21 Aralık’ta Güneş’in Neptün ile karesi ve Venüs’ün Satürn ile yaptığı kare, hem duygusal hem maddi konularda “beklentilerin gerçeklikle test edilmesi” dönemini anlatır. Bu birkaç gün içinde idealize ettiğin insanlar, ilişkiler, kariyer hedefleri ya da finansal hayaller, daha objektif bir ışık altında görünmeye başlayabilir. Romantik anlamda gözünün açılması, iş alanında “bu proje gerçekten sürdürülebilir mi?” diye sorman, arkadaşlık ilişkilerinde gerçek dostlarla sadece “ortam arkadaşı” ayrımını daha net yapman mümkündür. 22 Aralık’ta Venüs–Juno kavuşumu, özellikle ilişkilerde samimi ve şifalı bir konuşma zemini sunabilir; bazı bağlar bu süreçte daha da güçlenirken, bazıları “iyi ki bitmiş” dedirtecek bir netlik kazanabilir. 24 Aralık’ta Venüs’ün Neptün ile karesi ve ardından Oğlak burcuna geçişi, gönül meselelerinde son romantik sis bulutunu da dağıtır. Artık “gerçeklik testi”nden geçmeyen hiçbir ilişki, hiçbir dinamik eski önemini koruyamaz. Kalıcı olan, emek isteyen, sorumluluk taşıyan ve güven veren bağlar öne çıkar.

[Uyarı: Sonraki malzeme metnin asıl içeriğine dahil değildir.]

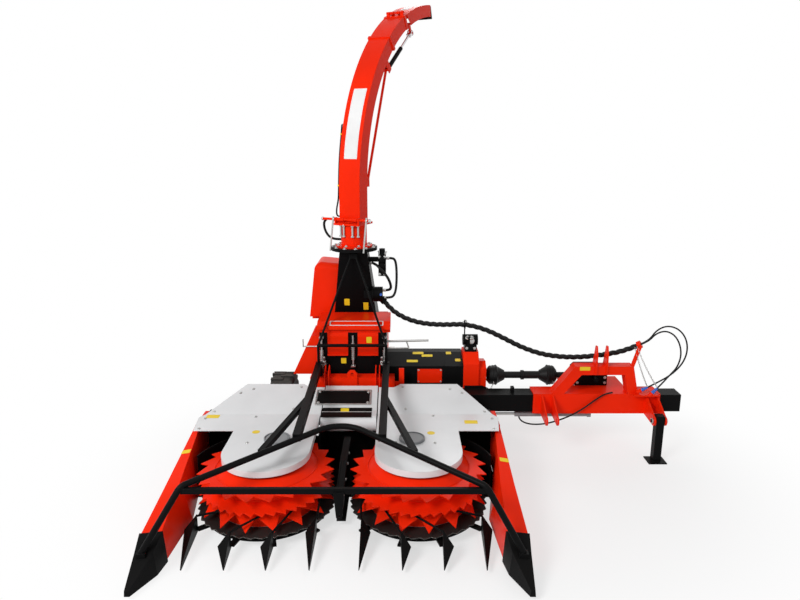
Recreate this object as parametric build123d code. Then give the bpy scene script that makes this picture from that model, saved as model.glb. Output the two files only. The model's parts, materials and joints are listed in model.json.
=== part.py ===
"""Mounted two-drum maize forage harvester, in millimetres.

X runs along the row of drums, towards the headstock. Y points backwards, away
from the crop, and Z is up. Everything is laid out from the midpoint between
the drum axes on the ground, and moved at the end so that the origin is the
bottom centre of the whole machine without its hoses.
"""
from build123d import *
import math
import os

# ---------------------------------------------------------------- driving sizes
SEAT = 0.3                  # gap between pieces that slide or turn on each other
RUN_FIT = 0.06              # radial clearance of a shaft in its bearing

# gathering drums
DRUM_PITCH = 1000           # between the two drum axes
DRUM_X = DRUM_PITCH / 2
RING_TIP_R = 448            # over the teeth of every toothed ring
KNIFE_TIP_R = 455
SHELL_R = 330               # smooth drum wall between the rings
SHELL_WALL = 8
SPINDLE_R = 45
FLOOR_R = SHELL_R + 80      # round front of the floor under each drum
FLOOR_TOP = 50
DRUM_FOOT = 76              # underside of the drum
DRUM_TOP = 380
RING_PLATE = 6

# header frame and covers
FLOOR_PLATE = 10
HEADER_HALF = 1060          # centre to the inside of a side divider
BEAM_FRONT, BEAM_BACK = 600, 690
BEAM_BOTTOM, BEAM_TOP = 345, 432
THROAT_HALF = 205           # half the inside width of the crop channel
SHEET = 8                   # header sheet steel
COVER_SHEET = 5
COVER_TOP = 441
COVER_R = 288
COVER_SKIRT = 42
COVER_FOLD_Y = 580
COVER_BACK_Y = 940
COVER_RISE = 100            # how far the folded part climbs to its back edge
HUB_R = 88
WING_FRONT, WING_CORNER = (HEADER_HALF + 12, 300), (HEADER_HALF + 40, 525)   # outer edge of a cover, in plan
BACK_CORNER = (832, COVER_BACK_Y)
SKID_HALF = 110

# push bar over the header
PUSH_TUBE_R = 19
PUSH_APEX_Z = 650
PUSH_CORNER = (870, -575, 508)
PUSH_END = (1072, -705, 172)
STAY = 50                   # square stay tube
STAY_X = 268
CROSS_Z = 846               # cross rod between the feet of the upper rods

# body
BODY_HALF = 270             # half the width of the feed housing
HOUSING_FRONT, HOUSING_BACK = 1100, 1430
HOUSING_BOTTOM, HOUSING_TOP = 110, 920
COUPLING_HALF = 335
COUPLING_FRONT, COUPLING_BACK = 950, 1045
COUPLING_BOTTOM, COUPLING_TOP = 468, 590
ROTOR_Y, ROTOR_Z = 1735, 560
ROTOR_R = 200
VOLUTE_R = 300
CHUTE_BOTTOM_Z, CHUTE_TOP_Z = 900, 1545
SWIVEL_Y = 1400
RING_R = 190
CHUTE_FOOT = (1436, 1800)   # front and back of the chute's foot
CHUTE_FOOT_HALF, CHUTE_TOP_HALF = 186, 112
CHUTE_FRONT_TOP = SWIVEL_Y - CHUTE_TOP_HALF
MOUTH_TOP = 400
ROTOR_SHAFT_R = 35

# drive line
GEARCASE = (890, 1016)      # left and right faces
FLANGE_X = 1078
HOOK = (905, 1180, 962)     # ring that carries the hoses
HOOK_R = 33

# running wheel
WHEEL_R = 250
TYRE_WIDTH = 200
WHEEL_X, WHEEL_Y = -612, 1300
AXLE_R = 20

# drawbar and headstock
TUBE = 140                  # outside of the square main tube
TUBE_WALL = 8
TUBE_FRONT, TUBE_BOTTOM = 900, 325
TUBE_END = 2600
SLEEVE_WALL = 12
SLEEVE_LEFT, SLEEVE_RIGHT = 1430, 2430
MAST_X = 1950               # centre of the three-point headstock
LOWER_SPAN = 820            # between the centres of the lower link lugs
LOWER_PIN_R = 14.25
LOWER_GAP = 72              # inside a pair of lower lugs
LOWER_PIN_Y, LOWER_PIN_Z = 700, 335
LUG = 12
TOP_PIN_R = 12.75
TOP_GAP = 70
TOP_PIN_Y, TOP_PIN_Z = 915, 805
PTO_Y, PTO_Z = 1180, 530
PTO_TUBE_R = 32
PTO_STUB_R = 17.4           # 1 3/8 inch input shaft

PTO_JOINT_LEFT = (1092, 1240)
PTO_JOINT_RIGHT = (1530, 1668)
SLIDE = 130                 # travel of the headstock either way
CYL_Y, CYL_Z = 955, 282
CYL_LEFT, CYL_START, CYL_STOP = 1120, 1300, 1880
CYL_R, CYL_ROD_R = 22, 11

# stand
LEG = 60
FOOT_PLATE = 8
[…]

27–30 Aralık: Kapanış, Sorumluluk ve Son Kararlar

27 Aralık’ta başlayan İlk Dördün fazı, Yay Yeniayı’nda aldığın niyet ve kararların ilk sınavını getiriyor. “Gerçekten istiyor musun?” ve “Bu kararın arkasında durabilecek misin?” soruları gündeme gelir. 29 Aralık’ta Juno’nun Oğlak burcuna geçmesiyle birlikte tüm ilişki ve ortaklık temaları daha somut, daha ciddi, daha realist bir çerçeveye oturur. Artık “kalbim istiyor” cümlesinin yanına “hayat planım bu ilişkiyi, bu ortaklığı taşıyabiliyor mu?” sorusu da eklenir. 30 Aralık’ta Merkür–Satürn karesi, zihinsel olarak yorucu ama bir o kadar da netleştirici bir final etkisi yaratır. Bu açı, ertelenmiş kararları artık ertelememeye çağırır. Yıl bitmeden önce “artık böyle devam edemem” dediğin her konuda ya içten içe ya da dışarıya açık bir şekilde son noktayı koyarsın.


Aralık 2025’in Ruhsal Mesajı

Aralık 2025, büyümenin her zaman yumuşak ve konforlu bir süreç olmadığını, ancak hakikate yaklaştıkça içsel huzurun derinleştiğini hatırlatan bir dönem. Büyümek, kırılmayı göze alarak kendinle yüzleşmektir. Gerçeği görmekten korkmamaktır. Kapanması gereken döngüleri kapatmak, çürümüş bağları bırakmak ve yeni bir yol için kendine izin vermektir. Bu ay gökyüzü, seni kendi merkezine geri çağırıyor. Ve sen, Aralık bitmeden büyük ihtimalle kendi kendine şunu söylüyor olacaksın: “Ben, yeni bir sayfaya gerçekten hazırım.”